Ontario municipalities will have the option of using a radically different system to elect mayors and councillors in 2018, but ranked ballot voting will not be offered to school boards yet.
Municipal Affairs Minister Ted McMeekin on Thursday kicked off voting reform public consultations but vowed ranked ballots — with residents ranking their choices, rather than opting for one candidate — will be made available to municipality that wants to use it.
McMeekin said he hopes that, after the province passes enabling legislation, municipalities consider using the system which he predicted will inject more diversity into local councils and make campaigns more civil, because candidates will not want to alienate their rivals’ supporters.
Toronto looks on track to embrace the system, which could radically change both the campaign itself and the results. City council endorsed it during the previous term and, shortly after McMeekin’s morning announcement, Mayor John Tory (open John Tory's policard) confirmed his support for the change.
Under the current “first-past-the-post” system, whoever gets the most votes wins. In Toronto races with multiple competitive candidates, councillors take office with as little as 17 per cent support. Many are elected with fewer than half the votes.
With ranked ballots, voters select candidates in order of preference.
If no candidate gets a majority of first-place votes, the one with lowest support is knocked out of the race and their second-place votes redistributed. The runoff continues until there is a winner with majority support.

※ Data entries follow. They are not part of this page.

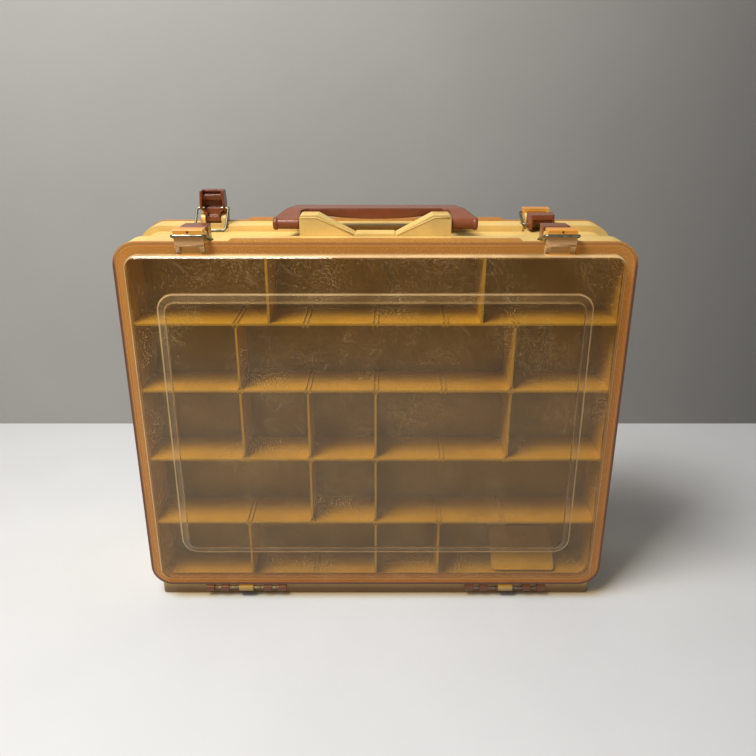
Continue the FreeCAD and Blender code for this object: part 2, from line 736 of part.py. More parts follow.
def make_handle():
    """Carrying handle lying back: the side view and the plan view, cut from one another."""
    inside = guard_half_width + handle_side_gap
    end = handle_axis_y + handle_reach
    grip_front = end - handle_grip_width
    axis_front = handle_axis_y - handle_boss_radius
    side_view = [(handle_axis_y, handle_axis_z + handle_boss_radius), (grip_front, level + handle_top),
                 (end, level + handle_top), (end, level + handle_grip_bottom),
                 (grip_front, level + handle_arm_bottom),
                 (handle_axis_y, handle_axis_z - handle_boss_radius)]
    body = prism_along_x(side_view, -handle_boss_end, handle_boss_end)
    ends = [edge for edge in upright_edges(body, V(1, 0, 0)) if edge.CenterOfMass.y > end - near]
    body = body.makeFillet(handle_edge_radius, ends)
    body = body.fuse(rod(handle_boss_radius, V(-handle_boss_end, handle_axis_y, handle_axis_z),
                         V(handle_boss_end, handle_axis_y, handle_axis_z)))
    plan = [(-handle_boss_end, axis_front), (handle_boss_end, axis_front), (handle_boss_end, handle_axis_y),
            (handle_end_half_width, end), (-handle_end_half_width, end), (-handle_boss_end, handle_axis_y)]
    plate = prism_along_z(plan, level, level + handle_top + handle_boss_radius)
    corners = [edge for edge in upright_edges(plate, V(0, 0, 1)) if edge.CenterOfMass.y > end - near]
    plate = plate.makeFillet(handle_corner_radius, corners)
    gap = box(-inside, inside, axis_front - 1, grip_front, level, level + handle_top + handle_boss_radius)
    back_edges = [edge for edge in upright_edges(gap, V(0, 0, 1)) if edge.CenterOfMass.y > grip_front - near]
    gap = gap.makeFillet(handle_corner_radius, back_edges)
    handle = body.common(plate).cut(gap)
    under = box(-inside, inside, grip_front - handle_corner_radius, end, level, level + handle_top)
    belly_z = level + handle_belly + handle_belly_radius
    belly = rod(handle_belly_radius, V(0, grip_front - handle_grip_width, belly_z),
                V(0, end + handle_grip_width, belly_z))
    handle = handle.cut(under.cut(belly))
    for side in (-1, 1):
        start = V(side * inside, handle_axis_y, handle_axis_z)
        stop = V(side * (handle_boss_end - handle_pin_tip_gap), handle_axis_y, handle_axis_z)
        handle = handle.cut(rod(handle_pin_radius + handle_pin_clearance, start, stop))
    return handle.removeSplitter()


pieces = {}
tray = make_tray()
front_lid = make_lid()
pieces["front_tray"] = tray.cut(guard_seat())
pieces["back_tray"] = turned(tray)
pieces["front_tray_floor"] = make_tray_floor()
pieces["back_tray_floor"] = turned(make_tray_floor())
pieces["front_foot_rail"] = make_foot_rail()
pieces["back_foot_rail"] = turned(make_foot_rail())
pieces["front_lid"] = front_lid
pieces["back_lid"] = turned(front_lid)

for index in range(len(row_heights)):
    shelf = make_shelf(index)
    pieces["front_row_shelf_%d" % (index + 1)] = shelf
    pieces["back_row_shelf_%d" % (index + 1)] = turned(shelf)

for side_name, side in (("left", -1), ("right", 1)):
    pieces["front_row_1_wall_" + side_name] = make_fixed_wall(side)
    pieces["back_row_1_wall_" + side_name] = turned(make_fixed_wall(-side))

for row, slots in front_divider_slots.items():
    for number, step in enumerate(slots, 1):
        pieces["front_row_%d_divider_%d" % (row, number)] = make_divider(row, step)
for row, slots in back_divider_slots.items():
    for number, step in enumerate(slots, 1):
        pieces["back_row_%d_divider_%d" % (row, number)] = turned(make_divider(row, -step))
pieces["spare_divider"] = make_spare_divider()

for side_name, side in (("left", -1), ("right", 1)):
    pieces["front_hinge_pin_" + side_name] = make_hinge_pin(side * hinge_place)
    pieces["back_hinge_pin_" + side_name] = turned(make_hinge_pin(-side * hinge_place))
    pieces["front_latch_pin_" + side_name] = make_latch_pin(side * latch_place)
    pieces["back_latch_pin_" + side_name] = turned(make_latch_pin(-side * latch_place))
    pieces["front_latch_lever_" + side_name] = placed_lever(side * latch_place, 0)
    pieces["front_latch_bail_" + side_name] = placed_bail(side * latch_place, bail_pivot_out, bail_pivot_up,
                                                          hooked_angle)
    pieces["handle_pin_" + side_name] = make_handle_pin(side)

pieces["back_latch_lever_right"] = turned(placed_lever(-latch_place, 0))
pieces["back_latch_bail_right"] = turned(placed_bail(-latch_place, bail_pivot_out, bail_pivot_up,
                                                     hooked_angle))
pieces["back_latch_lever_left"] = turned(placed_lever(latch_place, 90))
pieces["back_latch_bail_left"] = turned(placed_bail(latch_place, open_bail_pivot_out, open_bail_pivot_up,
                                                    dropped_angle))

pieces["handle_guard"] = make_guard()
pieces["handle"] = make_handle()

for name, shape in pieces.items():
    solid = shape.Solids[0] if len(shape.Solids) == 1 else shape
    solid.exportStep("parts/%s.step" % name)
    corner = solid.BoundBox
    print("%-28s solids %d valid %s  %.1f..%.1f  %.1f..%.1f  %.1f..%.1f" % (
        name, len(shape.Solids), shape.isValid(), corner.XMin, corner.XMax, corner.YMin, corner.YMax,
        corner.ZMin, corner.ZMax))
print("bail reach %.3f hooked %.3f dropped %.3f" % (bail_reach, hooked_angle, dropped_angle))
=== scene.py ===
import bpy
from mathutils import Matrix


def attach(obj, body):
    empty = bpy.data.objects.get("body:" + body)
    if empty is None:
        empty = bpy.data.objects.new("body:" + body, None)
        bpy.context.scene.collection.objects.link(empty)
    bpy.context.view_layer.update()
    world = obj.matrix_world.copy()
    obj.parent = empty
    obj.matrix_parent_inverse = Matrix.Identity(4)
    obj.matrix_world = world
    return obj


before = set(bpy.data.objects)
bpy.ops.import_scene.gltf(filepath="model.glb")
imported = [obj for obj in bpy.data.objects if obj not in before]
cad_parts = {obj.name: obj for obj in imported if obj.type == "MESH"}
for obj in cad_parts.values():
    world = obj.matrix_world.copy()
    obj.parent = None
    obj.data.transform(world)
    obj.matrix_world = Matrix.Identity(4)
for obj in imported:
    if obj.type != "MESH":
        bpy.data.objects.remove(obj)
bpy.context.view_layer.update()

import math

import bpy
import bmesh
from mathutils import Vector

bl_info = {
    "name": "Tackle box looks",
    "version": (1, 0, 0),
    "blender": (4, 5, 0),
    "location": "3D View > Sidebar > Tackle box",
    "description": "Dresses the packed tackle box in its plastics, wire and steel, and sets its stage",
    "category": "Object",
}

MM = 0.001
NODES = sorted(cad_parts)

# Places on a lid: its middle, its panel's slope, and the keepers on its top edge
LID_MIDDLE = 165.5 * MM
PANEL_HALF_WIDTH = 162 * MM
PANEL_HALF_HEIGHT = 111 * MM
PANEL_CORNER = 10 * MM
LID_FOOT = 13.2 * MM
KEEPER_PLACE = 137 * MM
KEEPER_REACH = 11.2 * MM
KEEPER_FOOT = 308.2 * MM


# Values that the user can change

class PlasticSettings(bpy.types.PropertyGroup):
    """Colours and wear of the moulded plastics."""

    tan_colour: bpy.props.StringProperty(
        name="Tan", description="sRGB hex colour of the moulded trays", default="#DCB86B")
    # Painted shade: colour of the darkening in the trays' corners and recesses, patchy like grime
    tan_shade_and_grime: bpy.props.StringProperty(
        name="Tan grime", description="sRGB hex colour of the dirt in the trays' corners", default="#7A5C30")
    tan_edge: bpy.props.StringProperty(
        name="Tan edge", description="sRGB hex colour of the trays' rubbed edges", default="#EFD596")
    # Painted shade: a darker tan for the trays' floors, standing in for the shade deep in the cells
    floor_shade_colour: bpy.props.StringProperty(
        name="Shaded floor tan", description="sRGB hex colour of the trays' floors, dulled by years of tackle",
        default="#AC924A")
    amber_colour: bpy.props.StringProperty(
        name="Amber", description="sRGB hex colour of white light that has crossed one wall of the lid",
        default="#E6D69C")
    amber_wall: bpy.props.FloatProperty(
        name="Amber wall", description="Thickness of that wall", default=2.2 * MM,
        min=0.0001, unit="LENGTH")
    amber_haze: bpy.props.StringProperty(
        name="Thick amber", description="sRGB hex colour of the lid's thick parts", default="#BC7838")
    # Also the colour of the painted highlight lines along the lid's edges
    haze_and_highlight_colour: bpy.props.StringProperty(
        name="Haze", description="sRGB hex colour of the lid's film, scratches and rubbed edges",
        default="#DDB882")
    brown_colour: bpy.props.StringProperty(
        name="Brown", description="sRGB hex colour of the handle and the latch levers", default="#7D4226")
    brown_edge: bpy.props.StringProperty(
        name="Brown edge", description="sRGB hex colour of the brown plastic's rubbed edges", default="#A9663F")
    # Painted shade: colour of the lid's shaded outer edge, hem line and hinge knuckles
    rim_shade_colour: bpy.props.StringProperty(
        name="Lid rim", description="sRGB hex colour of the lid's outer edge and hinge knuckles",
        default="#6E4430")
    haze_amount: bpy.props.FloatProperty(
        name="Haze amount", description="Share of the lid's surface that scatters light", default=0.05,
        min=0.0, max=1.0, subtype="FACTOR")


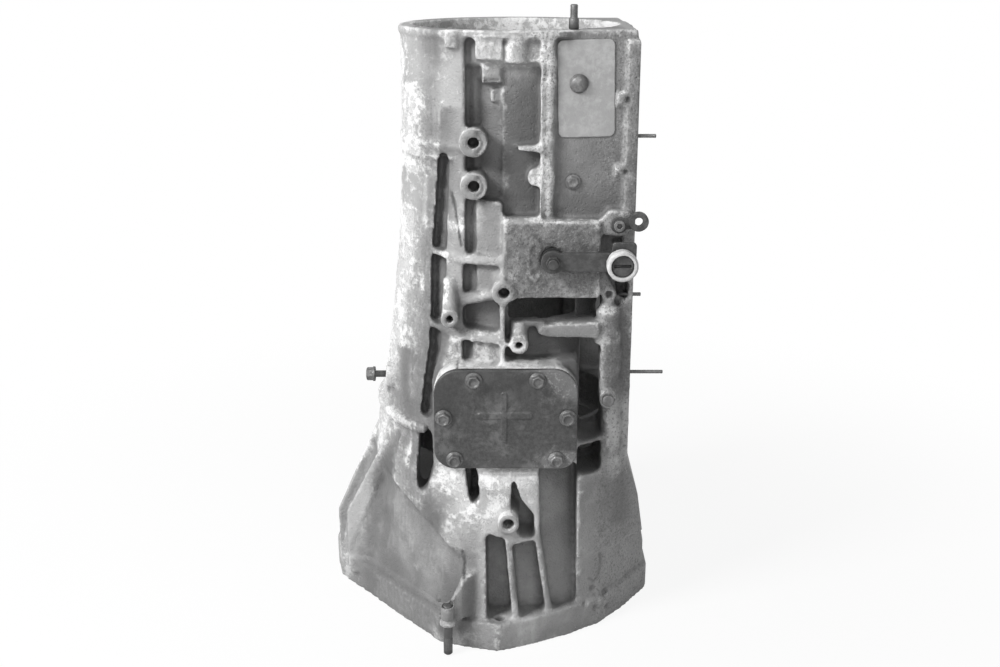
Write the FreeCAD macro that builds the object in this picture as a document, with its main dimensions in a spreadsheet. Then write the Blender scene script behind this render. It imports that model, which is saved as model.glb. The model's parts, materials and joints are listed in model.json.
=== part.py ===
# Light-alloy gearbox housing: a barrel and a bell cast in one piece, standing on the bell face,
# with its side cover, selector, studs, plugs and brackets.
# Millimetres. +Z runs up the main axis, -Y is the side with the cover and the selector,
# +X is the side with the pan rail, and the origin is the centre of the bell face.
import FreeCAD, Part
import math
import os
import re

from FreeCAD import Placement, Rotation, Vector

# Sizes
SIZES = {
    # barrel
    "case_height": 657.0,
    "rim_radius": 126.0,
    "rim_lip": 2.5,
    "rim_lip_height": 7.0,
    "flare_start": 574.0,
    "skirt_height": 184.0,
    "skirt_radius": 166.0,
    "wall": 8.0,
    "bore_radius": 98.0,
    "bore_lower_radius": 111.0,
    "bore_step": 462.0,
    "bore_floor": 196.0,
    "counterbore_radius": 111.0,
    "counterbore_depth": 30.0,
    "spline_count": 12,
    "spline_width": 14.0,
    "spline_depth": 4.0,
    "spline_length": 180.0,
    "web_height": 548.0,
    "web_thickness": 14.0,
    "web_bore": 34.0,
    # bell
    "bell_band": 33.0,
    "bell_waist": 90.0,
    "bell_cavity_radius": 146.0,
    "bell_wall": 9.0,
    "bell_bolt_radius": 5.5,
    # pan side
    "rail_face": 124.0,
    "rail_thickness": 13.0,
    "rail_bottom": 196.0,
    "panel_face": 112.0,
    "pan_bolt_radius": 3.4,
    "pan_bolt_top": 68.4,
    "pan_bolt_foot": 24.1,
    "pan_bolt_boss": 9.0,
    # selector pad
    "pad_left": -14.0,
    "pad_right": 87.0,
    "pad_bottom": 384.0,
    "pad_top": 466.0,
    "pad_face": 134.0,
    # side cover
    "cover_middle_x": -11.5,
    "cover_middle_z": 257.5,
    "cover_width": 152.5,
    "cover_height": 112.0,
    "cover_plate": 5.0,
    "cover_gasket": 0.8,
    "cover_pad_face": 155.0,
    "cover_opening_width": 100.0,
    "cover_opening_height": 68.0,
    "cover_bolt_radius": 4.76,
    # fits
    "thread_gap": 0.1,
    "hole_gap": 0.45,
    "running_gap": 0.05,
    # selector
    "shaft_radius": 7.0,
    "shaft_x": 37.0,
    "shaft_z": 426.0,
    "lever_reach": 71.0,
    "lever_thickness": 5.0,
    "lever_width": 20.0,
    "lever_hub": 12.2,
    "bushing_radius": 16.2,
    "bushing_bore": 11.7,
    "bushing_length": 14.0,
    "detent_radius": 36.0,
    "detent_thickness": 4.0,
}

doc = FreeCAD.newDocument("gearbox_housing")
sheet = doc.addObject("Spreadsheet::Sheet", "sizes")
for row, (alias, value) in enumerate(SIZES.items(), start=1):
    sheet.set("A%d" % row, alias)
    sheet.set("B%d" % row, "%s" % value)
    sheet.setAlias("B%d" % row, alias)
doc.recompute()

PARTS = []
TOWARD = {
    "up": Rotation(),
    "down": Rotation(Vector(1, 0, 0), 180),
    "front": Rotation(Vector(1, 0, 0), 90),
    "back": Rotation(Vector(1, 0, 0), -90),
    "right": Rotation(Vector(0, 1, 0), 90),
    "left": Rotation(Vector(0, 1, 0), -90),
}


# Small helpers that tie each object to the sheet
def formula(text):
    """Name the sheet before each of its values in an expression."""
    return re.sub(r"[a-z_]+", lambda m: "sizes." + m.group() if m.group() in SIZES else m.group(), text)


def bind(obj, name, value):
    """Give a property a plain number, or an expression of the sheet's values."""
    if isinstance(value, str):
        obj.setExpression(name, formula(value))
    else:
        obj.setExpression(name, "%r" % float(value))


def move(obj, at, rotation=None):
    """Place an object at three numbers or expressions."""
    obj.Placement = Placement(Vector(), rotation or Rotation())
    for axis, value in zip("xyz", at):
        bind(obj, "Placement.Base." + axis, value)
    return obj


def box(name, size, at, rotation=None):
    """A block from its corner."""
    obj = doc.addObject("Part::Box", name)
    for side, value in zip(("Length", "Width", "Height"), size):
        bind(obj, side, value)
    return move(obj, at, rotation)


def cylinder(name, radius, height, at, toward="up"):
    """A round bar from the centre of its first end."""
    obj = doc.addObject("Part::Cylinder", name)
    bind(obj, "Radius", radius)
    bind(obj, "Height", height)
    return move(obj, at, TOWARD[toward] if isinstance(toward, str) else toward)


def cone(name, first, last, height, at, toward="up"):
    """A tapered round bar from the centre of its first end."""
    obj = doc.addObject("Part::Cone", name)
    bind(obj, "Radius1", first)
    bind(obj, "Radius2", last)
    bind(obj, "Height", height)
    return move(obj, at, TOWARD[toward] if isinstance(toward, str) else toward)


def hexagon(name, across_flats, height, at, toward="up"):
    """A six-sided head or nut from the centre of its first face."""
    obj = doc.addObject("Part::Prism", name)
    obj.Polygon = 6
    bind(obj, "Circumradius", across_flats / math.sqrt(3))
    bind(obj, "Height", height)
    return move(obj, at, TOWARD[toward])


def fuse(name, pieces):
    """Join several objects into one."""
    obj = doc.addObject("Part::MultiFuse", name)
    obj.Shapes = pieces
    return obj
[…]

McMeekin said that, for now, the option will not be extended to school board elections because of some logistical hurdles.
That means if, Toronto council adopts the system, voters could face a ballot with both systems — ranked choices for councillors and a single choice for school trustees.
McMeekin said the wider municipal electoral reform will include municipal finance rules, third party advertising and how election rules are enforced.
Michael Urban of Ranked Ballot Initiative of Toronto said in an interview that he optimistic the public feedback will be positive.
Once approved, he said, the biggest challenge is for Toronto officials to execute the election well so the public does not sour on the system.
The public consultation ends July 27.